For a Canadian-focused strategy, stick to TSX sectors. However, monitoring US sector ETFs provides leading signals. If you want US exposure, consider a separate sleeve with US sector ETFs (different tax treatment and currency exposure).

How do I handle TSX's heavy concentration in financials and energy?

Be aware that TSX rotation is often dominated by these two sectors. Consider caps (max 30% any sector) to prevent over-concentration. Also consider whether you want to match TSX sector weights or deviate significantly.

What's the best way to track leading economic indicators?

Bank of Canada Monetary Policy Report (quarterly), Statistics Canada releases (GDP, CPI, employment), Conference Board Leading Index, OECD Composite Leading Indicators. Many are available free online. Set calendar reminders for key release dates.

How do I know when the economic cycle is transitioning?

Watch for: yield curve slope changes, PMI crossing 50, unemployment trend inflecting, BoC policy shift. Multiple indicators should confirm. Transitions are gradual; don't try to catch exact turning points.

How do I backtest a sector rotation strategy?

Use historical sector index data (not just ETF data) for longer history. Apply your signals systematically with no look-ahead. Include realistic transaction costs (0.1%). Reserve recent years for out-of-sample validation. Test across different market regimes.

Should I use leverage in sector rotation?

Generally not recommended. Sector rotation already involves concentrated bets. Leverage amplifies both gains and losses. If sector thesis is wrong and leveraged, losses compound. If you use leverage, reduce it significantly (1.2x max) and apply to diversified position.

How do I adapt sector rotation to a rising interest rate environment?

Rising rates favor: Financials (net interest margins), Energy and Materials (often accompanies inflation). Avoid: Utilities (rate sensitive), REITs (rate sensitive), high-growth Tech (long duration). However, pace of rate changes matters as much as direction.

Can machine learning improve sector rotation?

ML can potentially improve by identifying non-linear relationships and regime detection.

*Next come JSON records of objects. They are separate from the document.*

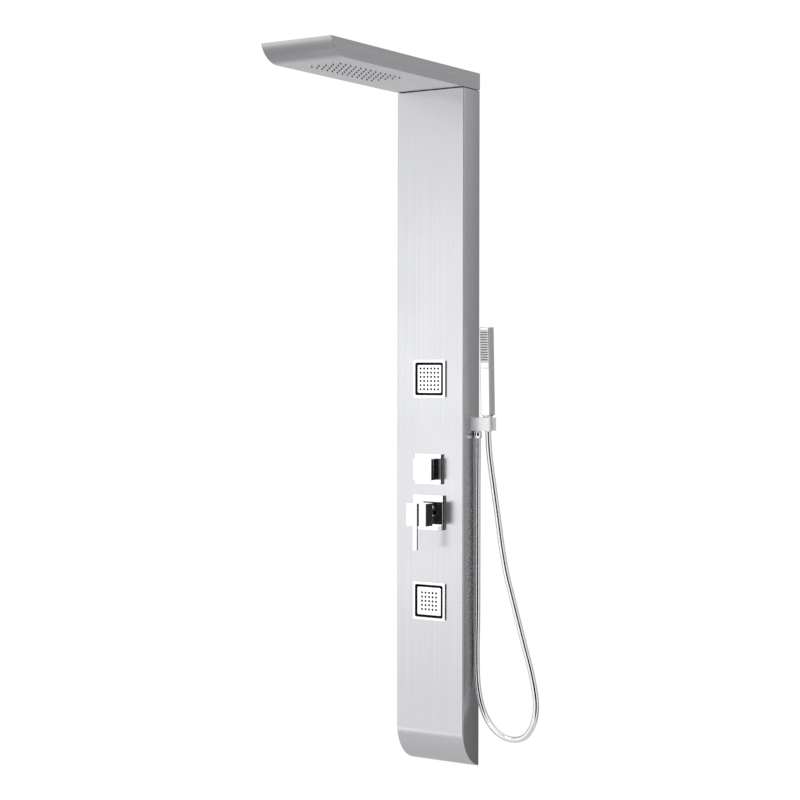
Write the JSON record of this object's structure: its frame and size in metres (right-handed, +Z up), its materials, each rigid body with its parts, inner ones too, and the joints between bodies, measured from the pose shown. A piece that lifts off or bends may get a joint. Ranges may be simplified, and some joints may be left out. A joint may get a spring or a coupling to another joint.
{
  "type": "shower column",
  "caption": "Wall-hung stainless rainfall shower column with a flat overhead rain head, square swivelling body jets, diverter, lever mixer and a stick handset on a hose.",
  "frame": {"origin": "middle of the upper wall bracket's two screw holes, on the wall plane", "axes": "+Z up, +Y into the wall, -Y to the front where the user stands, +X to the right across the panel"},
  "size_m": [0.3541, 0.587, 1.5997],
  "materials": {
    "casing_steel": "vertical brushed grain",
    "head_steel": "satin",
    "chrome": "polished",
    "hose_chrome": "polished steel spiral",
    "zinc_steel": "plated",
    "brass": "cast and machined",
    "copper_tube": "drawn copper",
    "black_plastic": "fine texture",
    "black_rubber": "matte",
    "grey_silicone": "soft matte",
    "white_plastic": "moulded",
    "spray_plastic": "smooth",
    "braided_hose": "steel braid"
  },
  "bodies": {
    "root": {"panel_shell": "casing_steel", "panel_top_plate": "zinc_steel", "rear_seal_strip": "black_rubber", "upper_wall_bracket": "zinc_steel", "lower_wall_bracket": "zinc_steel", "upper_hanging_bar": "zinc_steel", "lower_hanging_bar": "zinc_steel", "side_lock_screws": "zinc_steel", "seam_gasket": "black_rubber", "head_shell": "head_steel", "head_underplate": "head_steel", "head_mounting_plate": "zinc_steel", "head_bolts": "zinc_steel", "rain_nozzles": "grey_silicone", "rain_water_chamber": "white_plastic", "head_supply_tube": "copper_tube", "upper_jet_bezel": "chrome", "upper_jet_housing": "black_plastic", "lower_jet_bezel": "chrome", "lower_jet_housing": "black_plastic", "jet_gaskets": "black_rubber", "jet_lock_frames": "black_plastic", "jet_supply_manifold": "copper_tube", "diverter_valve_body": "brass", "diverter_lock_nut": "brass", "diverter_plate": "chrome", "mixer_valve_body": "brass", "mixer_cartridge": "white_plastic", "cartridge_retaining_nut": "brass", "mixer_plate": "chrome", "mixer_sleeve": "chrome", "hot_inlet_hose": "braided_hose", "cold_inlet_hose": "braided_hose", "inlet_union_nuts": "brass", "mixed_water_tube": "copper_tube", "handset_supply_tube": "copper_tube", "outlet_elbow": "brass", "outlet_back_nut": "brass", "handset_holder": "chrome", "holder_screws": "zinc_steel", "hose_outlet_nut": "chrome", "shower_hose": "hose_chrome"},
    "upper_jet_ring": {"upper_jet_swivel_ring": "black_plastic"},
    "upper_jet": {"upper_jet_face": "chrome", "upper_jet_nozzles": "black_rubber"},
    "lower_jet_ring": {"lower_jet_swivel_ring": "black_plastic"},
    "lower_jet": {"lower_jet_face": "chrome", "lower_jet_nozzles": "black_rubber"},
    "diverter": {"diverter_spindle": "brass", "diverter_knob": "chrome", "diverter_grub_screw": "zinc_steel"},
    "mixer_rotor": {"cartridge_rotor": "zinc_steel"},
    "mixer_handle": {"mixer_stem": "chrome", "mixer_handle_block": "chrome", "mixer_lever": "chrome"},
    "handset": {"hose_handset_nut": "chrome", "handset_grip": "chrome", "handset_head": "chrome", "handset_spray_face": "spray_plastic", "handset_nozzles": "grey_silicone"}
  },
  "joints": [
    {"name": "upper_jet_tilt", "type": "hinge", "parent": "root", "child": "upper_jet_ring", "pos_m": [0, -0.058, -0.5035], "axis": [1, 0, 0], "range_deg": [-8, 8]},
    {"name": "upper_jet_pan", "type": "hinge", "parent": "upper_jet_ring", "child": "upper_jet", "pos_m": [0, -0.058, -0.5035], "axis": [0, 0, 1], "range_deg": [-8, 8]},
    {"name": "lower_jet_tilt", "type": "hinge", "parent": "root", "child": "lower_jet_ring", "pos_m": [0, -0.058, -1.0165], "axis": [1, 0, 0], "range_deg": [-8, 8]},
    {"name": "lower_jet_pan", "type": "hinge", "parent": "lower_jet_ring", "child": "lower_jet", "pos_m": [0, -0.058, -1.0165], "axis": [0, 0, 1], "range_deg": [-8, 8]},
    {"name": "diverter_turn", "type": "hinge", "parent": "root", "child": "diverter", "pos_m": [0, -0.09, -0.711], "axis": [0, 1, 0], "range_deg": [-90, 90]},
    {"name": "mixer_temperature", "type": "hinge", "parent": "root", "child": "mixer_rotor", "pos_m": [0, -0.086, -0.811], "axis": [0, 1, 0], "range_deg": [-45, 45]},
    {"name": "mixer_flow", "type": "hinge", "parent": "mixer_rotor", "child": "mixer_handle", "pos_m": [0, -0.086, -0.811], "axis": [-1, 0, 0], "range_deg": [0, 25]},
    {"name": "handset_lift", "type": "slide", "parent": "root", "child": "handset", "axis": [0, -0.0314, 0.9995], "range_m": [0, 0.04], "deforming": ["shower_hose"]}
  ]
}
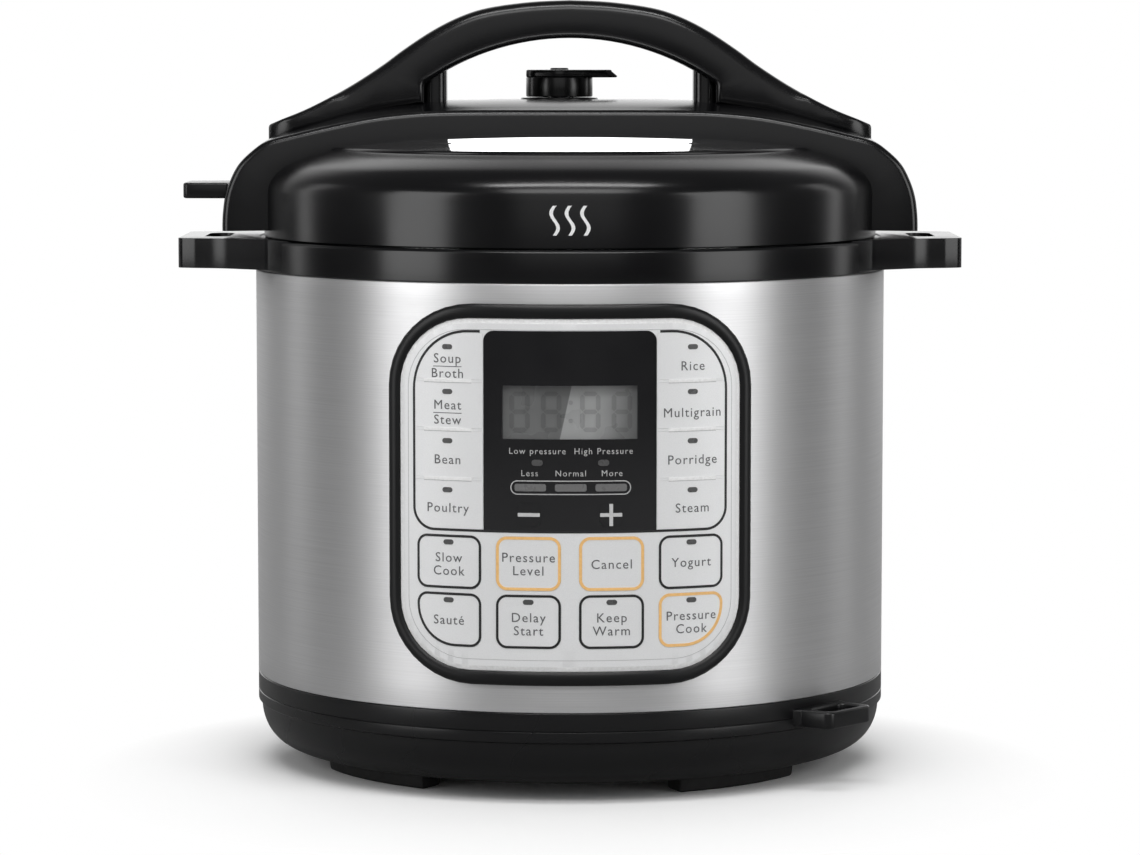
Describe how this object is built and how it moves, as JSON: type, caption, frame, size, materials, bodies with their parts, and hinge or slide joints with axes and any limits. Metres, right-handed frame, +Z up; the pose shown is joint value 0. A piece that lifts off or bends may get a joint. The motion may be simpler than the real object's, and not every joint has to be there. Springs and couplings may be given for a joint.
{
  "type": "electric pressure cooker",
  "caption": "Tall round electric pressure cooker with a steel body band, a curved key panel, side handles, and a locking lid with an arched grip and a steam release knob.",
  "frame": {"origin": "on the body's axis, at the floor under the feet", "axes": "+Z up, the control panel faces -Y, the side handles point along +X and -X"},
  "size_m": [0.3348, 0.2798, 0.3283],
  "materials": {
    "black_plastic": "fine satin moulded texture",
    "gloss_black": "semi gloss",
    "window_black": "high gloss",
    "silver_fascia": "satin silver paint",
    "brushed_band": "brushed round the body",
    "polished_lid": "polished",
    "pot_steel": "spun and satin polished",
    "liner_steel": "plain",
    "cast_aluminium": "machined face",
    "element_steel": "dull",
    "screw_steel": "zinc plated",
    "foot_rubber": "matt",
    "seal_silicone": "translucent white silicone",
    "float_red": "satin",
    "clear_cup": "clear moulded plastic",
    "circuit_green": "solder mask",
    "display_glass": "liquid crystal cell",
    "switch_plastic": "moulded",
    "pin_brass": "plated"
  },
  "bodies": {
    "root": {"base_shell": "black_plastic", "base_feet": "foot_rubber", "foot_screws": "screw_steel", "tie_bolts": "screw_steel", "body_band": "brushed_band", "top_ring": "black_plastic", "spoon_holder": "black_plastic", "panel_frame": "gloss_black", "control_panel": "silver_fascia", "display_window": "window_black", "lcd_module": "display_glass", "control_board": "circuit_green", "key_switches": "switch_plastic", "power_board": "circuit_green", "power_inlet": "black_plastic", "inlet_pins": "pin_brass", "outer_pot": "liner_steel", "heater_plate": "cast_aluminium", "heating_element": "element_steel", "elastic_plate": "liner_steel", "pressure_switch": "switch_plastic", "thermal_fuse": "switch_plastic", "sensor_spring": "screw_steel", "cup_bay": "black_plastic"},
    "sensor": {"temperature_sensor": "cast_aluminium"},
    "cup": {"condensation_cup": "clear_cup"},
    "pot": {"inner_pot": "pot_steel"},
    "seal": {"sealing_ring": "seal_silicone"},
    "lid": {"seal_rack": "liner_steel", "lid_pan": "polished_lid", "lid_ring": "gloss_black", "handle_bridge": "gloss_black", "handle_grip": "gloss_black", "lid_fin": "black_plastic", "lid_screws": "screw_steel", "handle_screws": "screw_steel", "vent_pipe": "screw_steel", "steam_shield": "liner_steel"},
    "float": {"float_valve": "float_red", "float_cap": "seal_silicone"},
    "weight": {"valve_weight": "screw_steel"},
    "knob": {"steam_knob": "gloss_black"},
    "key_soup": {"key_soup": "silver_fascia"},
    "key_rice": {"key_rice": "silver_fascia"},
    "key_slow_cook": {"key_slow_cook": "silver_fascia"},
    "key_saute": {"key_saute": "silver_fascia"},
    "key_meat_stew": {"key_meat_stew": "silver_fascia"},
    "key_multigrain": {"key_multigrain": "silver_fascia"},
    "key_pressure_level": {"key_pressure_level": "silver_fascia"},
    "key_delay_start": {"key_delay_start": "silver_fascia"},
    "key_beans": {"key_beans": "silver_fascia"},
    "key_porridge": {"key_porridge": "silver_fascia"},
    "key_cancel": {"key_cancel": "silver_fascia"},
    "key_keep_warm": {"key_keep_warm": "silver_fascia"},
    "key_poultry": {"key_poultry": "silver_fascia"},
    "key_steam": {"key_steam": "silver_fascia"},
    "key_yogurt": {"key_yogurt": "silver_fascia"},
    "key_pressure_cook": {"key_pressure_cook": "silver_fascia"},
    "key_minus": {"key_minus": "window_black"},
    "key_plus": {"key_plus": "window_black"}
  },
  "joints": [
    {"name": "pot_lift", "type": "slide", "parent": "root", "child": "pot", "axis": [0, 0, 1], "range_m": [0, 0.22]},
    {"name": "lid_lift", "type": "slide", "parent": "pot", "child": "seal", "axis": [0, 0, 1], "range_m": [0, 0.16]},
    {"name": "lid_turn", "type": "hinge", "parent": "seal", "child": "lid", "pos_m": [0, 0, 0.227], "axis": [0, 0, 1], "range_deg": [0, 30]},
    {"name": "knob_lift", "type": "slide", "parent": "lid", "child": "weight", "axis": [0, 0, 1], "range_m": [0, 0.012]},
    {"name": "knob_turn", "type": "hinge", "parent": "weight", "child": "knob", "pos_m": [-0.0047, 0.034, 0.29], "axis": [0, 0, 1], "range_deg": [-40, 40]},
    {"name": "float_rise", "type": "slide", "parent": "lid", "child": "float", "axis": [0, 0, 1], "range_m": [0, 0.005]},
    {"name": "sensor_press", "type": "slide", "parent": "root", "child": "sensor", "axis": [0, 0, 1], "range_m": [-0.002, 0], "stiffness_N_per_m": 500, "springref_m": 0.002, "deforming": ["sensor_spring"]},
    {"name": "cup_pull", "type": "slide", "parent": "root", "child": "cup", "axis": [0, 1, 0], "range_m": [0, 0.045]},
    {"name": "key_soup_press", "type": "slide", "parent": "root", "child": "key_soup", "axis": [0.3608, 0.9326, 0], "range_m": [0, 0.0005], "stiffness_N_per_m": 800},
    {"name": "key_rice_press", "type": "slide", "parent": "root", "child": "key_rice", "axis": [-0.3608, 0.9326, 0], "range_m": [0, 0.0005], "stiffness_N_per_m": 800},
    {"name": "key_slow_cook_press", "type": "slide", "parent": "root", "child": "key_slow_cook", "axis": [0.3608, 0.9326, 0], "range_m": [0, 0.0005], "stiffness_N_per_m": 800},
    {"name": "key_saute_press", "type": "slide", "parent": "root", "child": "key_saute", "axis": [0.3608, 0.9326, 0], "range_m": [0, 0.0005], "stiffness_N_per_m": 800},
    {"name": "key_meat_stew_press", "type": "slide", "parent": "root", "child": "key_meat_stew", "axis": [0.3608, 0.9326, 0], "range_m": [0, 0.0005], "stiffness_N_per_m": 800},
    {"name": "key_multigrain_press", "type": "slide", "parent": "root", "child": "key_multigrain", "axis": [-0.3608, 0.9326, 0], "range_m": [0, 0.0005], "stiffness_N_per_m": 800},
    {"name": "key_pressure_level_press", "type": "slide", "parent": "root", "child": "key_pressure_level", "axis": [0.1227, 0.9924, 0], "range_m": [0, 0.0005], "stiffness_N_per_m": 800},
    {"name": "key_delay_start_press", "type": "slide", "parent": "root", "child": "key_delay_start", "axis": [0.1227, 0.9924, 0], "range_m": [0, 0.0005], "stiffness_N_per_m": 800},
    {"name": "key_beans_press", "type": "slide", "parent": "root", "child": "key_beans", "axis": [0.3608, 0.9326, 0], "range_m": [0, 0.0005], "stiffness_N_per_m": 800},
    {"name": "key_porridge_press", "type": "slide", "parent": "root", "child": "key_porridge", "axis": [-0.3608, 0.9326, 0], "range_m": [0, 0.0005], "stiffness_N_per_m": 800},
    {"name": "key_cancel_press", "type": "slide", "parent": "root", "child": "key_cancel", "axis": [-0.1227, 0.9924, 0], "range_m": [0, 0.0005], "stiffness_N_per_m": 800},
    {"name": "key_keep_warm_press", "type": "slide", "parent": "root", "child": "key_keep_warm", "axis": [-0.1227, 0.9924, 0], "range_m": [0, 0.0005], "stiffness_N_per_m": 800},
    {"name": "key_poultry_press", "type": "slide", "parent": "root", "child": "key_poultry", "axis": [0.3608, 0.9326, 0], "range_m": [0, 0.0005], "stiffness_N_per_m": 800},
    {"name": "key_steam_press", "type": "slide", "parent": "root", "child": "key_steam", "axis": [-0.3608, 0.9326, 0], "range_m": [0, 0.0005], "stiffness_N_per_m": 800},
    {"name": "key_yogurt_press", "type": "slide", "parent": "root", "child": "key_yogurt", "axis": [-0.3608, 0.9326, 0], "range_m": [0, 0.0005], "stiffness_N_per_m": 800},
    {"name": "key_pressure_cook_press", "type": "slide", "parent": "root", "child": "key_pressure_cook", "axis": [-0.3608, 0.9326, 0], "range_m": [0, 0.0005], "stiffness_N_per_m": 800},
    {"name": "key_minus_press", "type": "slide", "parent": "root", "child": "key_minus", "axis": [0.1205, 0.9927, 0], "range_m": [0, 0.0005], "stiffness_N_per_m": 800},
    {"name": "key_plus_press", "type": "slide", "parent": "root", "child": "key_plus", "axis": [-0.1205, 0.9927, 0], "range_m": [0, 0.0005], "stiffness_N_per_m": 800}
  ]
}
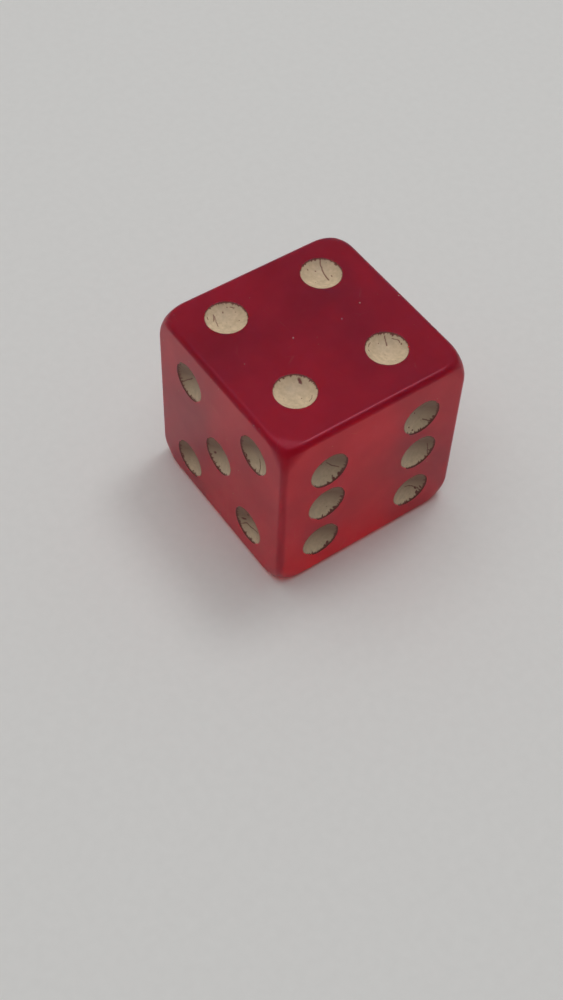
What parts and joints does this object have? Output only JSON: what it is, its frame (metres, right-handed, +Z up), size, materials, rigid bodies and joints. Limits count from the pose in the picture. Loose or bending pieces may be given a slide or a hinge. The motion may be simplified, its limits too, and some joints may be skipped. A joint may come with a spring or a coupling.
{
  "type": "six-sided die",
  "caption": "Rounded cube of translucent red plastic whose shallow round recesses are lined with cream enamel; rolled on a table in board games.",
  "frame": {"origin": "middle of the underside, on the table that the die rests on", "axes": "+Z up through the four, +X out of the six, -Y out of the five; the three is underneath"},
  "size_m": [0.016, 0.016, 0.0156],
  "materials": {
    "red_plastic": "polished translucent red, worn soft at the edges",
    "cream_enamel": "aged cream enamel, satin, chipped at the rim"
  },
  "bodies": {
    "root": {"die_body": "red_plastic", "pip_four_1": "cream_enamel", "pip_four_2": "cream_enamel", "pip_four_3": "cream_enamel", "pip_four_4": "cream_enamel", "pip_three_1": "cream_enamel", "pip_three_2": "cream_enamel", "pip_three_3": "cream_enamel", "pip_five_1": "cream_enamel", "pip_five_2": "cream_enamel", "pip_five_3": "cream_enamel", "pip_five_4": "cream_enamel", "pip_five_5": "cream_enamel", "pip_two_1": "cream_enamel", "pip_two_2": "cream_enamel", "pip_six_1": "cream_enamel", "pip_six_2": "cream_enamel", "pip_six_3": "cream_enamel", "pip_six_4": "cream_enamel", "pip_six_5": "cream_enamel", "pip_six_6": "cream_enamel", "pip_one_1": "cream_enamel"}
  },
  "joints": []
}
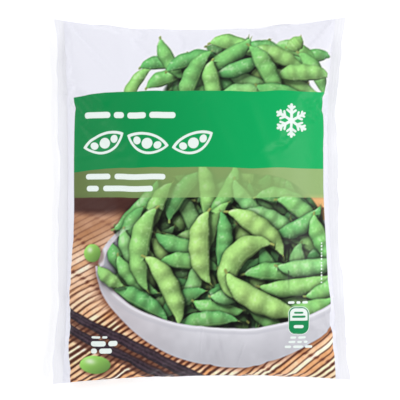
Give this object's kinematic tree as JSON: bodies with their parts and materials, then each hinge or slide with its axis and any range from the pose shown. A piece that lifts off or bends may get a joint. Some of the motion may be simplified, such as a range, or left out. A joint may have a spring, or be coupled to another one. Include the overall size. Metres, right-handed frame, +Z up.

However, overfitting is a major risk with limited sector data. Simple models often outperform complex ones out-of-sample. If using ML, focus on feature engineering and regularization.

How do I integrate global macro views into Canadian sector rotation?

Monitor: US sector trends (lead Canadian), China growth (Materials demand), oil supply/demand (Energy), global risk appetite (correlates with TSX). Build a dashboard of global indicators that historically lead Canadian sector performance.